[Start of Dataset excerpt]
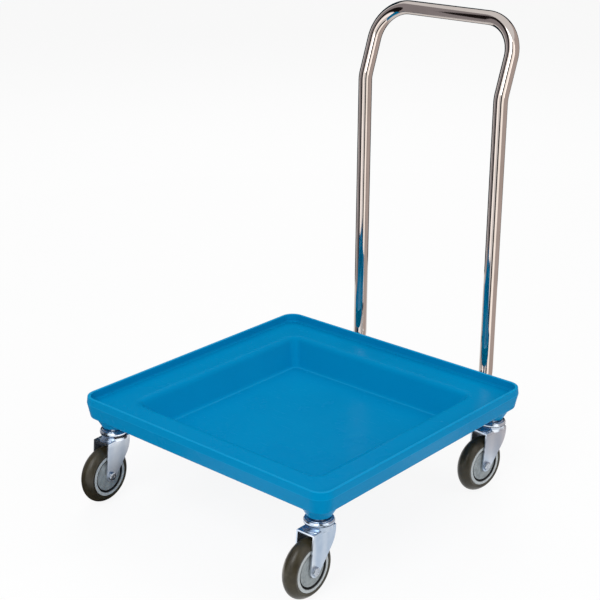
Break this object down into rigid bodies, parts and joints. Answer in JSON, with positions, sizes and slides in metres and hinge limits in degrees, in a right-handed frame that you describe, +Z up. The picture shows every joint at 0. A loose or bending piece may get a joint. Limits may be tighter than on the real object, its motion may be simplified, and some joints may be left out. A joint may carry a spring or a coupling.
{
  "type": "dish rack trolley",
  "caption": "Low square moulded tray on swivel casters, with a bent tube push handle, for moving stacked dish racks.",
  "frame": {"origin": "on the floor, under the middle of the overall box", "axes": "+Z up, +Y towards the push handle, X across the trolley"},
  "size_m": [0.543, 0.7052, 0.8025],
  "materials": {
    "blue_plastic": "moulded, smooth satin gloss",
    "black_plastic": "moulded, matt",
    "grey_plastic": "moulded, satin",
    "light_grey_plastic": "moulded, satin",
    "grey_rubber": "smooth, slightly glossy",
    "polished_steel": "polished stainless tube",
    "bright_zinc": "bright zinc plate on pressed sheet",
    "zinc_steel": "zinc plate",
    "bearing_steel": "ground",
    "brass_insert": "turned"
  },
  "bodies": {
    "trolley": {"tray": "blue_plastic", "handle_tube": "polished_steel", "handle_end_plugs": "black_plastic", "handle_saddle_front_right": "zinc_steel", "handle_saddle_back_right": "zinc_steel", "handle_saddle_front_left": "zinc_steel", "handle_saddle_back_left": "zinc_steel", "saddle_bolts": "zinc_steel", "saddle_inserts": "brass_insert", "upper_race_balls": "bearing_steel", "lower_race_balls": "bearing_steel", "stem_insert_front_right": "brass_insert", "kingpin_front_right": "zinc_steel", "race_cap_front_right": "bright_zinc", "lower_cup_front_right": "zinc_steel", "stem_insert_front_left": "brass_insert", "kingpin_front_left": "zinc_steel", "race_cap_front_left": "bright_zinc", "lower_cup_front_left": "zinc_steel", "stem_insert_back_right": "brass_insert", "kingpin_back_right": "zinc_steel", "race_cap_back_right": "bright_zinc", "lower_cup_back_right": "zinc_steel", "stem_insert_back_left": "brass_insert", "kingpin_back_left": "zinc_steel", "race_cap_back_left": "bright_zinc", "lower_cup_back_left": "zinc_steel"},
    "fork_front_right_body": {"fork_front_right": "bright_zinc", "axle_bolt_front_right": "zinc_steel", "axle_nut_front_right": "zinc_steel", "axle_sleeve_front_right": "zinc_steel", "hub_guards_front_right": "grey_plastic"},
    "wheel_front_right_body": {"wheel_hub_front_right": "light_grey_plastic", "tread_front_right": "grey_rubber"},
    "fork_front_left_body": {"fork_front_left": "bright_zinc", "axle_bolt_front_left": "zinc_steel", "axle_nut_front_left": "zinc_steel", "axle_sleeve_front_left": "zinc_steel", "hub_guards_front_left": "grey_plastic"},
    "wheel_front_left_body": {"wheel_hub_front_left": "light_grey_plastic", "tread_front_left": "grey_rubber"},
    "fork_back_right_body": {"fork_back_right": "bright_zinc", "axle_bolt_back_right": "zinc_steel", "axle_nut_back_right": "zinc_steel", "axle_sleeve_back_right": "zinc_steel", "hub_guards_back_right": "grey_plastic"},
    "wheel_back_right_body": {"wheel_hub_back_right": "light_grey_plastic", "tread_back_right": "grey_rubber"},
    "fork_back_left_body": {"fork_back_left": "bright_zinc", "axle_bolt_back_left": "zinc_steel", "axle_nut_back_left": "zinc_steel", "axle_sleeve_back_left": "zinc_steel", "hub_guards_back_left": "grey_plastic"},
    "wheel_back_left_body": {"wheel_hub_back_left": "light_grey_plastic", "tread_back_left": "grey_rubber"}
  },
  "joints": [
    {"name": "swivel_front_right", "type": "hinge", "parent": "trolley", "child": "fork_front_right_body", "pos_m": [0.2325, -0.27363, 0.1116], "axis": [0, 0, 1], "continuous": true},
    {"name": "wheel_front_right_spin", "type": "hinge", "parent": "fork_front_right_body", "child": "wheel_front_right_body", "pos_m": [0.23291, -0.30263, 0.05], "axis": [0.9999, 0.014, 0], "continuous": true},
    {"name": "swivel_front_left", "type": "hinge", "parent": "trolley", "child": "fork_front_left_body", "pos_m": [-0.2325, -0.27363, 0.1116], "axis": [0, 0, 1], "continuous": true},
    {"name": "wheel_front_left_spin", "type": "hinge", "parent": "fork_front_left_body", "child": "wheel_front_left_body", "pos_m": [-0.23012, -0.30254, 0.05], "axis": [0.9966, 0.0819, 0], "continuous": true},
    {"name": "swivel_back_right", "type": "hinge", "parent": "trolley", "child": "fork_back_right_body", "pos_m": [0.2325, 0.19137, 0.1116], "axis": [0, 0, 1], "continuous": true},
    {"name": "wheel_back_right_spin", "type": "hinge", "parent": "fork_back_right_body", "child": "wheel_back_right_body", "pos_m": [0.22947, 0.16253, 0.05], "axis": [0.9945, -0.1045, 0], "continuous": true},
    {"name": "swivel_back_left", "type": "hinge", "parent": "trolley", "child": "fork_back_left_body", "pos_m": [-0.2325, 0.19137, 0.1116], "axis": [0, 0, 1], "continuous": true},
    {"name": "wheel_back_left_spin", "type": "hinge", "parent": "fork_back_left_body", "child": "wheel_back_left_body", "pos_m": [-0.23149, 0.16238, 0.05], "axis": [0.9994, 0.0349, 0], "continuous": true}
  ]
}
[End of Dataset excerpt]
■ **Short problem**
Extract all of the material exactly as it is written.

■ **Written response**
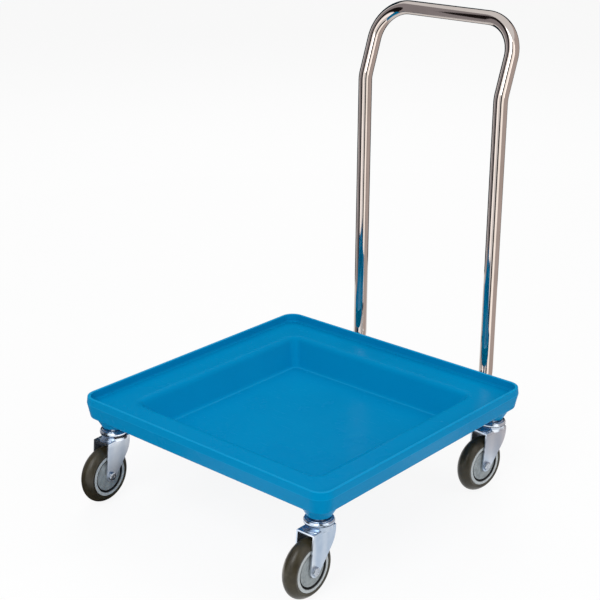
Break this object down into rigid bodies, parts and joints. Answer in JSON, with positions, sizes and slides in metres and hinge limits in degrees, in a right-handed frame that you describe, +Z up. The picture shows every joint at 0. A loose or bending piece may get a joint. Limits may be tighter than on the real object, its motion may be simplified, and some joints may be left out. A joint may carry a spring or a coupling.
{
  "type": "dish rack trolley",
  "caption": "Low square moulded tray on swivel casters, with a bent tube push handle, for moving stacked dish racks.",
  "frame": {"origin": "on the floor, under the middle of the overall box", "axes": "+Z up, +Y towards the push handle, X across the trolley"},
  "size_m": [0.543, 0.7052, 0.8025],
  "materials": {
    "blue_plastic": "moulded, smooth satin gloss",
    "black_plastic": "moulded, matt",
    "grey_plastic": "moulded, satin",
    "light_grey_plastic": "moulded, satin",
    "grey_rubber": "smooth, slightly glossy",
    "polished_steel": "polished stainless tube",
    "bright_zinc": "bright zinc plate on pressed sheet",
    "zinc_steel": "zinc plate",
    "bearing_steel": "ground",
    "brass_insert": "turned"
  },
  "bodies": {
    "trolley": {"tray": "blue_plastic", "handle_tube": "polished_steel", "handle_end_plugs": "black_plastic", "handle_saddle_front_right": "zinc_steel", "handle_saddle_back_right": "zinc_steel", "handle_saddle_front_left": "zinc_steel", "handle_saddle_back_left": "zinc_steel", "saddle_bolts": "zinc_steel", "saddle_inserts": "brass_insert", "upper_race_balls": "bearing_steel", "lower_race_balls": "bearing_steel", "stem_insert_front_right": "brass_insert", "kingpin_front_right": "zinc_steel", "race_cap_front_right": "bright_zinc", "lower_cup_front_right": "zinc_steel", "stem_insert_front_left": "brass_insert", "kingpin_front_left": "zinc_steel", "race_cap_front_left": "bright_zinc", "lower_cup_front_left": "zinc_steel", "stem_insert_back_right": "brass_insert", "kingpin_back_right": "zinc_steel", "race_cap_back_right": "bright_zinc", "lower_cup_back_right": "zinc_steel", "stem_insert_back_left": "brass_insert", "kingpin_back_left": "zinc_steel", "race_cap_back_left": "bright_zinc", "lower_cup_back_left": "zinc_steel"},
    "fork_front_right_body": {"fork_front_right": "bright_zinc", "axle_bolt_front_right": "zinc_steel", "axle_nut_front_right": "zinc_steel", "axle_sleeve_front_right": "zinc_steel", "hub_guards_front_right": "grey_plastic"},
    "wheel_front_right_body": {"wheel_hub_front_right": "light_grey_plastic", "tread_front_right": "grey_rubber"},
    "fork_front_left_body": {"fork_front_left": "bright_zinc", "axle_bolt_front_left": "zinc_steel", "axle_nut_front_left": "zinc_steel", "axle_sleeve_front_left": "zinc_steel", "hub_guards_front_left": "grey_plastic"},
    "wheel_front_left_body": {"wheel_hub_front_left": "light_grey_plastic", "tread_front_left": "grey_rubber"},
    "fork_back_right_body": {"fork_back_right": "bright_zinc", "axle_bolt_back_right": "zinc_steel", "axle_nut_back_right": "zinc_steel", "axle_sleeve_back_right": "zinc_steel", "hub_guards_back_right": "grey_plastic"},
    "wheel_back_right_body": {"wheel_hub_back_right": "light_grey_plastic", "tread_back_right": "grey_rubber"},
    "fork_back_left_body": {"fork_back_left": "bright_zinc", "axle_bolt_back_left": "zinc_steel", "axle_nut_back_left": "zinc_steel", "axle_sleeve_back_left": "zinc_steel", "hub_guards_back_left": "grey_plastic"},
    "wheel_back_left_body": {"wheel_hub_back_left": "light_grey_plastic", "tread_back_left": "grey_rubber"}
  },
  "joints": [
    {"name": "swivel_front_right", "type": "hinge", "parent": "trolley", "child": "fork_front_right_body", "pos_m": [0.2325, -0.27363, 0.1116], "axis": [0, 0, 1], "continuous": true},
    {"name": "wheel_front_right_spin", "type": "hinge", "parent": "fork_front_right_body", "child": "wheel_front_right_body", "pos_m": [0.23291, -0.30263, 0.05], "axis": [0.9999, 0.014, 0], "continuous": true},
    {"name": "swivel_front_left", "type": "hinge", "parent": "trolley", "child": "fork_front_left_body", "pos_m": [-0.2325, -0.27363, 0.1116], "axis": [0, 0, 1], "continuous": true},
    {"name": "wheel_front_left_spin", "type": "hinge", "parent": "fork_front_left_body", "child": "wheel_front_left_body", "pos_m": [-0.23012, -0.30254, 0.05], "axis": [0.9966, 0.0819, 0], "continuous": true},
    {"name": "swivel_back_right", "type": "hinge", "parent": "trolley", "child": "fork_back_right_body", "pos_m": [0.2325, 0.19137, 0.1116], "axis": [0, 0, 1], "continuous": true},
    {"name": "wheel_back_right_spin", "type": "hinge", "parent": "fork_back_right_body", "child": "wheel_back_right_body", "pos_m": [0.22947, 0.16253, 0.05], "axis": [0.9945, -0.1045, 0], "continuous": true},
    {"name": "swivel_back_left", "type": "hinge", "parent": "trolley", "child": "fork_back_left_body", "pos_m": [-0.2325, 0.19137, 0.1116], "axis": [0, 0, 1], "continuous": true},
    {"name": "wheel_back_left_spin", "type": "hinge", "parent": "fork_back_left_body", "child": "wheel_back_left_body", "pos_m": [-0.23149, 0.16238, 0.05], "axis": [0.9994, 0.0349, 0], "continuous": true}
  ]
}